Perhaps you think, “Good health is key to finding balance. So, I want to get healthy.” Mmkay… but how? Will you eat better? Eat less? Work out more? Will you meditate? Will you take a class? There’s nothing wrong with a general goal. However, to be successful, experts suggest identifying a specific outcome and narrowing your focus. 

Make it Measurable 

Let’s say that you decide “finding a healthful balance” means that you will eat better and work out more. Alright, what does it mean to eat better? And what does it mean to work out more? How much better? How much more? Perhaps you’ll start by eliminating soft drinks. Maybe “more” means an additional 30 minutes in the gym each day. Whatever your goal, make sure that you are able to measure your own progress. 

Be Realistic

Rome wasn’t built in a day. You’re not going from “Couch to 5k in 2 weeks”, you’re not going to lose 20 pounds in 10 days, and you’re not going to master your schedule in 24 hours. 

Change – meaningful, lasting, healthy change – takes time and work. It requires honest self assessment and a willingness to try and fail and try again. 

To rush, to reach too far, or push too hard… to be unrealistic will surely tip the scales and further your imbalance. So, give yourself time. Take a measured approach and implement change incrementally.


I know. It can be hard to take the disciples of the “self care” movement seriously. But aren’t you a better you after a good nights sleep? Isn’t your body stronger when it has been properly nourished, and your focus sharper when your mind has been cleared?

So… even though it may feel silly or self indulgent, do it. Take care of yourself. Take time to be still, to rest your mind, to find your center and to organize your thoughts.
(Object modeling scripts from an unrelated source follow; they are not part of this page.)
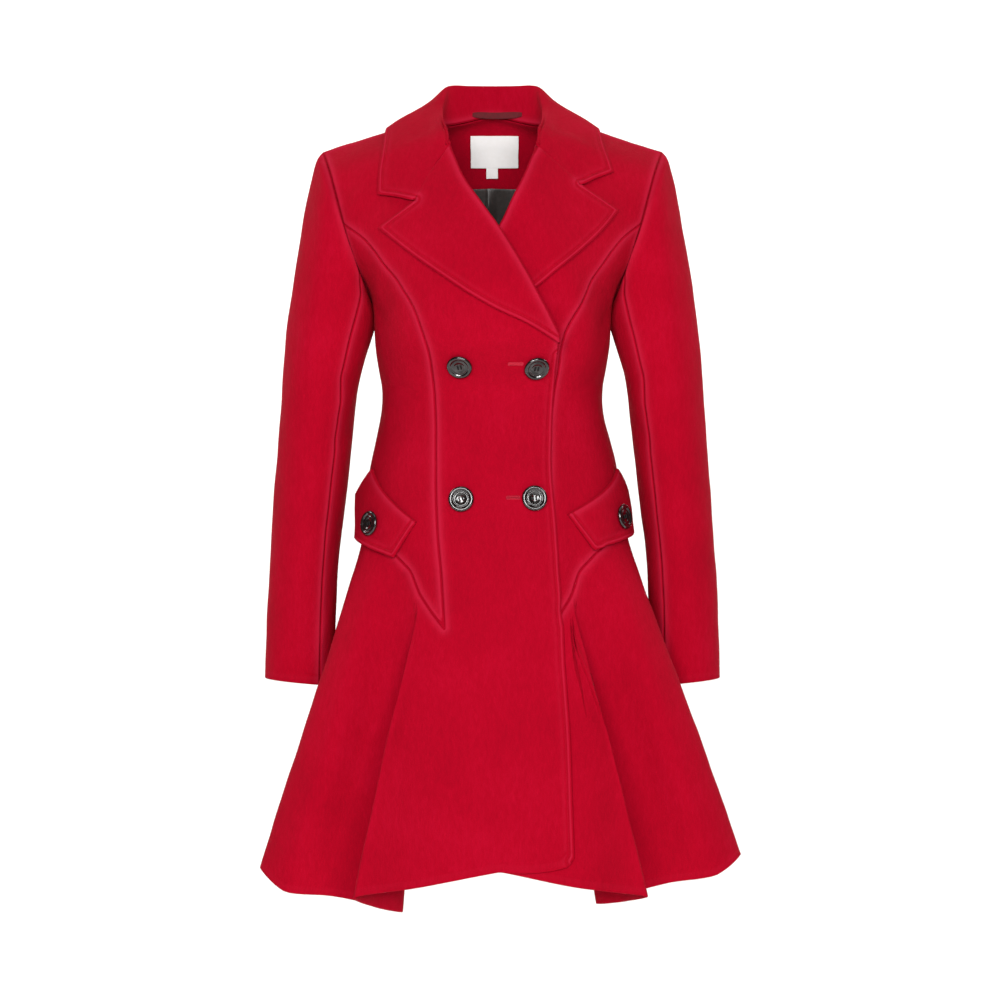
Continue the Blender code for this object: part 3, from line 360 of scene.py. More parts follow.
def ring_point(name, u):
    """Points of the skirt's outline: a round curve through its control points."""
    ring = RINGS[name]
    k = np.clip(np.searchsorted(ring[:, 0], u) - 1, 1, len(ring) - 3)
    points = [ring[k + i, 1:] for i in (-1, 0, 1, 2)]
    steps = [b - a for a, b in zip(points, points[1:])]
    spans = [np.linalg.norm(step, axis=-1, keepdims=True) ** 0.5 for step in steps]
    s = ((u - ring[k, 0]) / (ring[k + 1, 0] - ring[k, 0]))[..., None]
    rates = [step / span for step, span in zip(steps, spans)]
    start = (spans[1] * rates[0] + spans[0] * rates[1]) / (spans[0] + spans[1])
    end = (spans[2] * rates[1] + spans[1] * rates[2]) / (spans[1] + spans[2])
    return cubic(s, points[1], spans[1] * start, points[2], spans[1] * end)


def hem_height(u):
    side, share = half_girth(u)
    right, left = (
        smooth(FOLD_ROWS["share"], FOLD_ROWS[name], share, HEM_STEEPEST)
        for name in ("hem_right", "hem_left")
    )
    return np.where(side < 0, right, left)


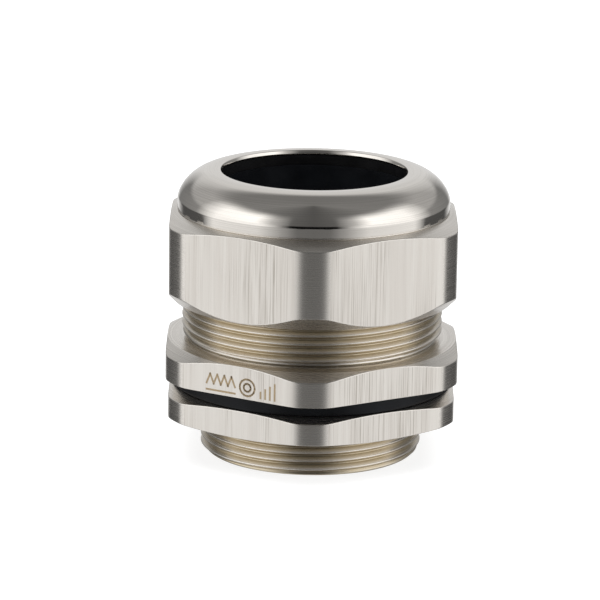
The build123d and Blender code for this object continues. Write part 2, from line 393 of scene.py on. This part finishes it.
def face_outward(mesh, join=False):
    """Turns every face of a closed mesh outward, and first joins points that meet if join is set."""
    edit = bmesh.new()
    edit.from_mesh(mesh)
    if join:
        bmesh.ops.remove_doubles(edit, verts=edit.verts, dist=JOIN_DISTANCE * MM)
        bmesh.ops.dissolve_degenerate(edit, edges=edit.edges, dist=SLIVER * MM)
    bmesh.ops.recalc_face_normals(edit, faces=edit.faces)
    edit.to_mesh(mesh)
    edit.free()


def build_turned(name, angles, profile, materials, body, replaced):
    """A closed ring of quads.  profile(angle) gives the section's points and a material for each."""
    mesh = bpy.data.meshes.new(name)
    grid, looks = [], []
    for angle in angles + [angles[0] + 2 * pi]:
        points, look = profile(angle)
        grid.append([(r * cos(angle), r * sin(angle), z) for r, z in points])
        looks.append(look)
    columns, rows = len(grid), len(grid[0])
    vertices = [tuple(c * MM for c in point) for column in grid for point in column]
    faces, slots = [], []
    for i in range(columns - 1):
        for j in range(rows):
            k = (j + 1) % rows
            faces.append((i * rows + j, (i + 1) * rows + j, (i + 1) * rows + k, i * rows + k))
            slots.append(materials.index(looks[i][j]))
    mesh.from_pydata(vertices, [], faces)
    mesh.polygons.foreach_set("material_index", slots)
    face_outward(mesh, join=True)
    mesh.shade_smooth()
    for material in materials:
        mesh.materials.append(material)
    made = place_object(name, mesh)
    weighted = made.modifiers.new("weighted", "WEIGHTED_NORMAL")
    weighted.mode = "FACE_AREA"
    weighted.weight = NORMAL_WEIGHT
    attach(made, body)
    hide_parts(replaced)
    return made


# ---- gland body ---------------------------------------------------------------------------
BODY_FLATS, BODY_CORNER = 52.0, 28.4
HEX_TOP, RIM = 20.8, 37.8
ENTRY_TOP, CLAMP_FOOT = 14.0, 21.4            # where each thread runs out, beside the hexagon
ENTRY_NECK = ENTRY_RADIUS - THREAD_DEPTH - 0.1
CLAMP_NECK = CLAMP_RADIUS - THREAD_DEPTH - 0.1
ENTRY_RUNOUT, CLAMP_RUNOUT = 3, 2             # slopes of the run-outs
BODY_CONE, BODY_SLOPE = 1.3, tan(radians(28))
MOUTH_BORE, MOUTH_BREAK = 20.95, 0.4
TAPER_TOP, TAPER_BOTTOM = 34.5, 29.0
SEAT_RADIUS, SEAT_BOTTOM = 17.6, 26.4
BORE_RADIUS, BORE_TOP, BORE_BREAK = 16.8, 25.6, 0.6


def entry_envelope(z, radius):
    """Radius of the entry thread, held inside its end chamfer and its undercut."""
    runout = ENTRY_NECK + max(0, ENTRY_TOP - z) * ENTRY_RUNOUT
    return min(radius, ENTRY_RADIUS - END_CHAMFER + z, runout)


def clamp_envelope(z, radius):
    """Radius of the larger thread, held inside its undercut and its end chamfer."""
    runout = CLAMP_NECK + max(0, z - CLAMP_FOOT) * CLAMP_RUNOUT
    return min(radius, runout, CLAMP_RADIUS - END_CHAMFER + RIM - z)


def body_section(angle):
    corner = hexagon_radius(angle, BODY_FLATS, BODY_CORNER)
    crossing = HEX_TOP - BODY_CONE + (BODY_CORNER - corner) * BODY_SLOPE
    entry = thread_rows(0, ENTRY_TOP, ENTRY_CREST, angle, outside_shape(ENTRY_RADIUS), entry_envelope)
    clamp = thread_rows(CLAMP_FOOT, RIM, CLAMP_CREST, angle, outside_shape(CLAMP_RADIUS), clamp_envelope)
    hexagon = rounded([
        (ENTRY_NECK, WASHER_TOP, 0),
        (corner, WASHER_TOP, 0.14),
        (corner, crossing, 0.12),
        (BODY_CORNER - BODY_CONE / BODY_SLOPE, HEX_TOP, 0.08),
        (CLAMP_NECK, HEX_TOP, 0),
    ])
    inside = rounded([
        (CLAMP_RADIUS - END_CHAMFER, RIM, 0),
        (MOUTH_BORE + MOUTH_BREAK, RIM, 0.1),
        (MOUTH_BORE, RIM - MOUTH_BREAK, 0.1),
        (MOUTH_BORE, TAPER_TOP, 0.2),
        (SEAT_RADIUS, TAPER_BOTTOM, 0.2),
        (SEAT_RADIUS, SEAT_BOTTOM, 0.2),
        (BORE_RADIUS, BORE_TOP, 0.2),
        (BORE_RADIUS, BORE_BREAK, 0.12),
        (BORE_RADIUS + BORE_BREAK, 0, 0.12),
        (ENTRY_RADIUS - END_CHAMFER, 0, 0),
    ])
    points, looks = assemble((entry, ENTRY_THREAD), (hexagon, TURNED), (clamp, CLAMP_THREAD), (inside, BORE))
    looks[len(entry) + ROUND_ROWS] = side_material(angle, BODY_FLATS, BODY_CORNER)
    return points, looks


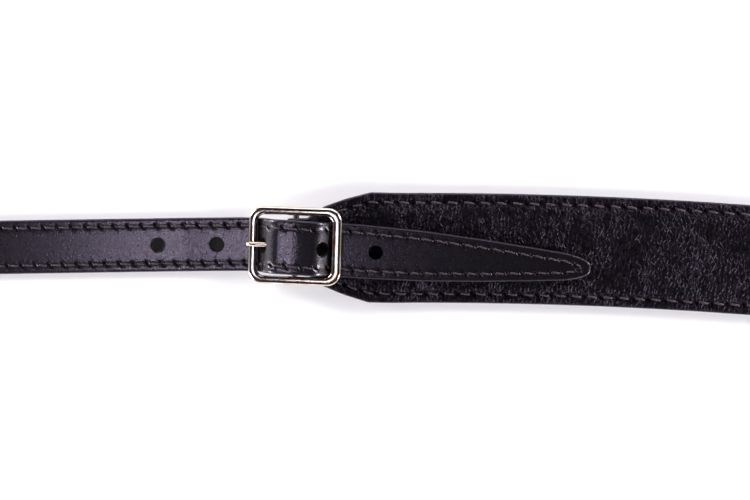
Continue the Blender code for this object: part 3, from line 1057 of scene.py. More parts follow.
@dataclass
class Slab:
    """A closed strip of leather whose columns crowd where its edges and seams are."""

    strip: Leather
    lengths: Array
    half: Array
    spots: Sequence[float]
    middle: int
    upper: Height
    under: Height
    rim: float
    end_round: Row
    crowd: float = 1.25
    rim_part: float = 0.7
    least_half: float = 0.001 * MM

    def aside(self) -> Array:
        """Distances across of one face's columns, from the left edge to the right one.

        Returns:
            Sections by columns.
        """
        squeeze = np.minimum(1.0, self.half / (self.crowd * self.spots[-1]))[:, None]
        block = np.array(self.spots)[None, :] * squeeze
        share = np.arange(1, self.middle + 1)[None, :] / self.middle
        inner = block[:, -1:] + (self.half[:, None] - block[:, -1:]) * share
        near = self.half[:, None] - np.concatenate([block, inner], axis=1)
        return np.concatenate([near, -near[:, -2::-1]], axis=1)

    def ends(self) -> Array:
        """How far each section draws in at the rounded ends.

        Returns:
            A row for each section.
        """
        fall = np.zeros_like(self.lengths)
        for radius, away in zip(self.end_round, (self.lengths, self.lengths[-1] - self.lengths)):
            fall += eased(away, np.full_like(away, radius))
        return fall[:, None]

    def build(
        self,
        name: str,
        upper_seams: Sequence[Seam],
        under_seams: Sequence[Seam],
        finishes: Sequence[Material],
    ) -> Mesh:
        """Make the strip's mesh with its seams pressed in.

        Args:
            name: Name of the mesh.
            upper_seams: Seams on the upper face.
            under_seams: Seams on the under face.
            finishes: Upper, rim and under materials.

        Returns:
            The mesh.
        """
        aside = self.aside()
        half = np.maximum(self.half[:, None], self.least_half)
        fall = eased(self.half[:, None] - np.abs(aside), np.minimum(self.rim, half)) + self.ends()
        sides, painted_shades = [], []
        for sign, height, seams in ((1, self.upper, upper_seams), (-1, self.under, under_seams)):
            depth, dark = np.zeros_like(aside), np.zeros_like(aside)
            for seam in seams:
                pressed, shaded = seam.press(self.lengths, aside)
                depth, dark = np.maximum(depth, pressed), np.maximum(dark, shaded)
            sides.append(height(self.lengths, aside) - sign * (fall + depth))
            painted_shades.append(dark)
        middle = (sides[0] + sides[1]) / 2
        upper = np.maximum(sides[0], middle + THINNEST)
        under = np.minimum(sides[1], middle - THINNEST)
        across = np.concatenate([aside, aside[:, ::-1]], axis=1)
        up = np.concatenate([upper, under[:, ::-1]], axis=1)
        mesh = grid_mesh(name, self.strip.place(self.lengths, across, up))
        # The seams' painted shade is kept on the points for the leather's colour.
        add_press_shade(mesh, np.concatenate([painted_shades[0], painted_shades[1][:, ::-1]], axis=1))
        paint_faces(mesh, finishes, self.picks(aside.shape[1]))
        return mesh

    def picks(self, columns: int) -> Array:
        """Finish of each face: 0 above, 1 on the rims, 2 beneath.

        Args:
            columns: Number of columns of one face.

        Returns:
            Slot numbers, section by section.
        """
        edge = sum(1 for spot in self.spots[1:] if spot < self.rim_part * self.rim)
        ring = np.zeros(2 * columns, dtype=np.int32)
        ring[columns:] = 2
        for start in (0, columns):
            ring[start : start + edge] = 1
            ring[start + columns - 1 - edge : start + columns] = 1
        return np.tile(ring, len(self.lengths) - 1)


def inset_line(lengths: Array, half: Array, inset: float) -> Array:
    """Line that keeps its distance inside one edge of a strip.

    Args:
        lengths: Lengths along the strip.
        half: Half width there.
        inset: Distance from the edge.

    Returns:
        Points of length and aside on the positive side.
    """
    slope = np.gradient(half, lengths)
    size = np.hypot(1, slope)
    line = np.stack([lengths + slope * inset / size, half - inset / size], axis=1)
    return line[line[:, 1] > SEAM_TURN]


def stations(total: float, coarse: float, fine: Sequence[Point]) -> Array:
    """Lengths of the sections of a strip, closer where asked.

    Args:
        total: Length of the strip.
        coarse: Usual step.
        fine: Rows of start, end and step.

    Returns:
        The lengths from 0 to the total.
    """
    places, at = [0.0], 0.0
    while at < total:
        steps = [step for start, end, step in fine if start <= at < end]
        at += min(steps + [coarse])
        places.append(min(at, total))
    if places[-1] - places[-2] < LEAST_STEP:
        places.pop(-2)
    return np.array(places)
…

I’m conclusion, I believe it is highly unlikely that we will ever take stock of our lives and say, “Yes! This is perfectly balanced.” There are just too many curve balls in the game of life; too many opportunities to fall out of step. However, by learning to set reasonable limits, establishing smart goals and taking time to wrap our minds around them, I believe it is very likely that we will be able to say, “Yes! This is much better”!